--- Records for this exercise ---

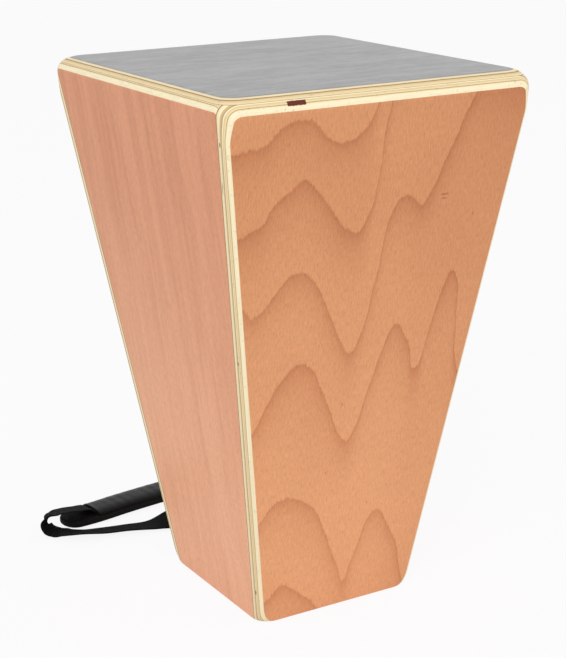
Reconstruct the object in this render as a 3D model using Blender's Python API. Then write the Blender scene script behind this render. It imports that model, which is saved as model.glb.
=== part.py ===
"""Conga cajon: a tapered plywood drum with an open foot, a glued playing plate and a padded strap.

Metres, +Z up. The origin is the centre of the foot, on the floor. The front panel looks along -Y.
"""
import math

import bpy
import numpy as np
from mathutils import Vector

# Outer box, as sharp corners before any edge is rounded
HEIGHT = 0.480
TOP_WIDTH = 0.300
TOP_DEPTH = 0.324
FOOT_WIDTH = 0.157
FOOT_DEPTH = 0.165
WALL = 0.012
PLATE = 0.0046
GLUE_GAP = 0.0003
CUT_SPARE = 0.010

# Rounded edges
UPRIGHT_ROUND = 0.0068
SIDE_TOP_ROUND = 0.0120
FRONT_TOP_ROUND = 0.0145
TOP_CORNER_ROUND = 0.0145
TOP_CORNER_REACH = 0.036
FOOT_CORNER_ROUND = 0.0165
FOOT_CORNER_REACH = 0.015
CORNER_STEPS = 7
ARC_STEPS = 7
REACH_STEPS = 4

# Battens and rails inside
BATTEN = 0.018
BATTEN_FOOT_SETBACK = 0.010
RAIL_THICK = 0.015
RAIL_TALL = 0.020

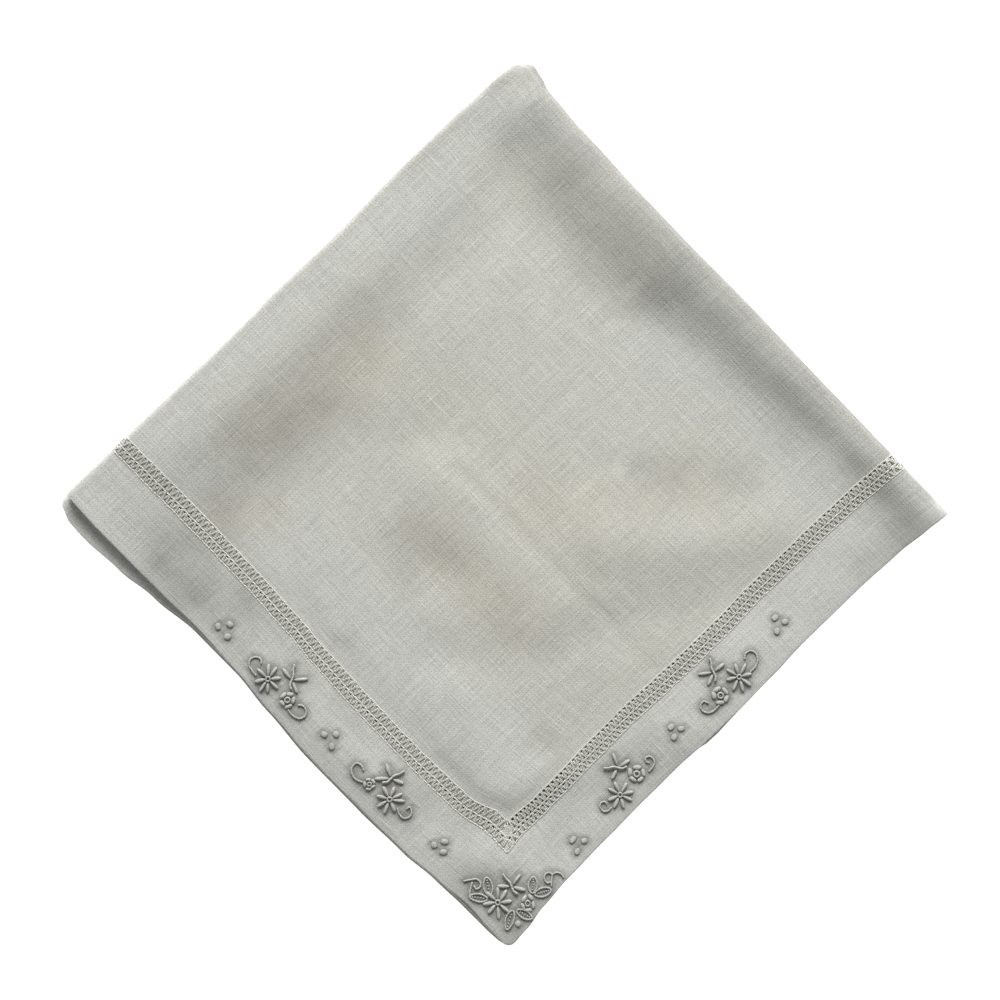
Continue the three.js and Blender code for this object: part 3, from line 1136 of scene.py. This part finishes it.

---

Brief:
All of the material above needs to be copied exactly.

Exercise answer:
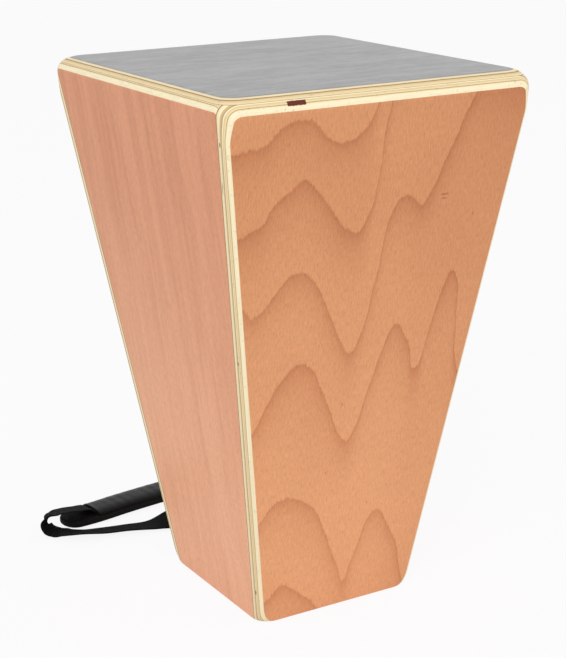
Reconstruct the object in this render as a 3D model using Blender's Python API. Then write the Blender scene script behind this render. It imports that model, which is saved as model.glb.
=== part.py ===
"""Conga cajon: a tapered plywood drum with an open foot, a glued playing plate and a padded strap.

Metres, +Z up. The origin is the centre of the foot, on the floor. The front panel looks along -Y.
"""
import math

import bpy
import numpy as np
from mathutils import Vector

# Outer box, as sharp corners before any edge is rounded
HEIGHT = 0.480
TOP_WIDTH = 0.300
TOP_DEPTH = 0.324
FOOT_WIDTH = 0.157
FOOT_DEPTH = 0.165
WALL = 0.012
PLATE = 0.0046
GLUE_GAP = 0.0003
CUT_SPARE = 0.010

# Rounded edges
UPRIGHT_ROUND = 0.0068
SIDE_TOP_ROUND = 0.0120
FRONT_TOP_ROUND = 0.0145
TOP_CORNER_ROUND = 0.0145
TOP_CORNER_REACH = 0.036
FOOT_CORNER_ROUND = 0.0165
FOOT_CORNER_REACH = 0.015
CORNER_STEPS = 7
ARC_STEPS = 7
REACH_STEPS = 4

# Battens and rails inside
BATTEN = 0.018
BATTEN_FOOT_SETBACK = 0.010
RAIL_THICK = 0.015
RAIL_TALL = 0.020

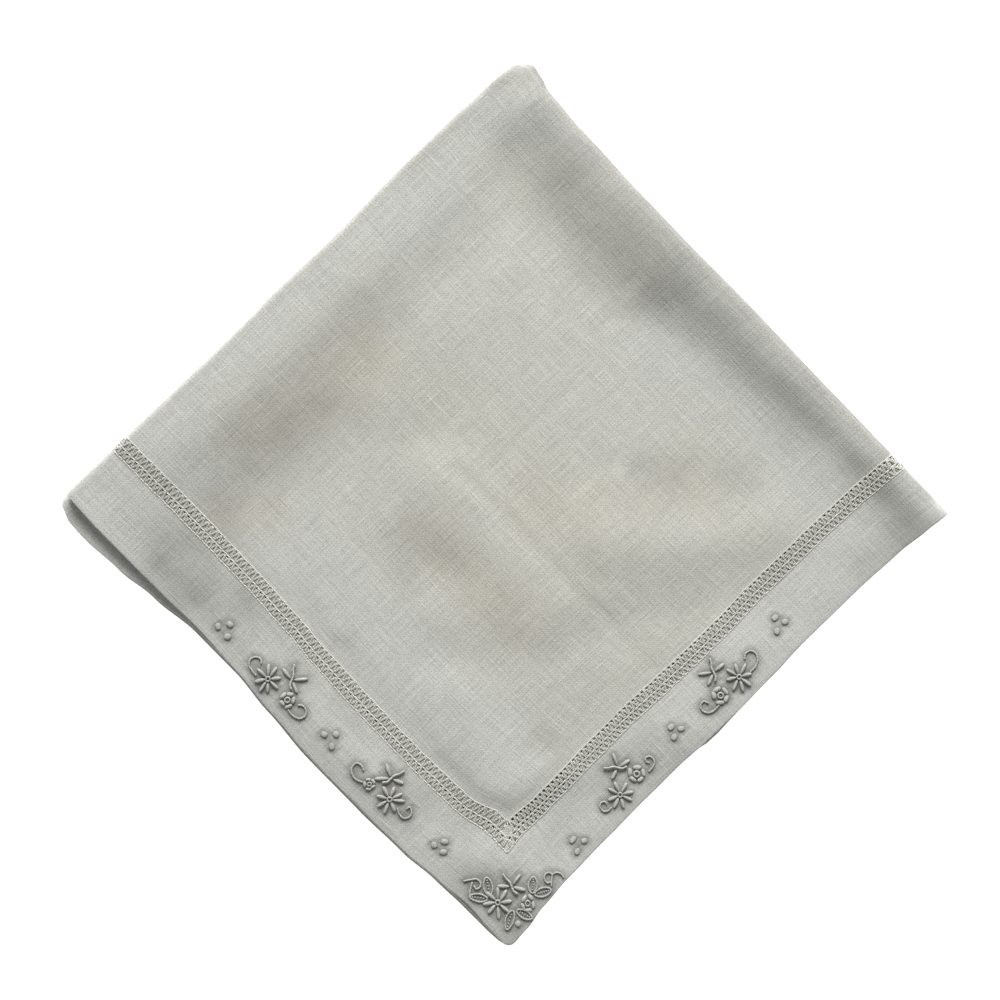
Continue the three.js and Blender code for this object: part 3, from line 1136 of scene.py. This part finishes it.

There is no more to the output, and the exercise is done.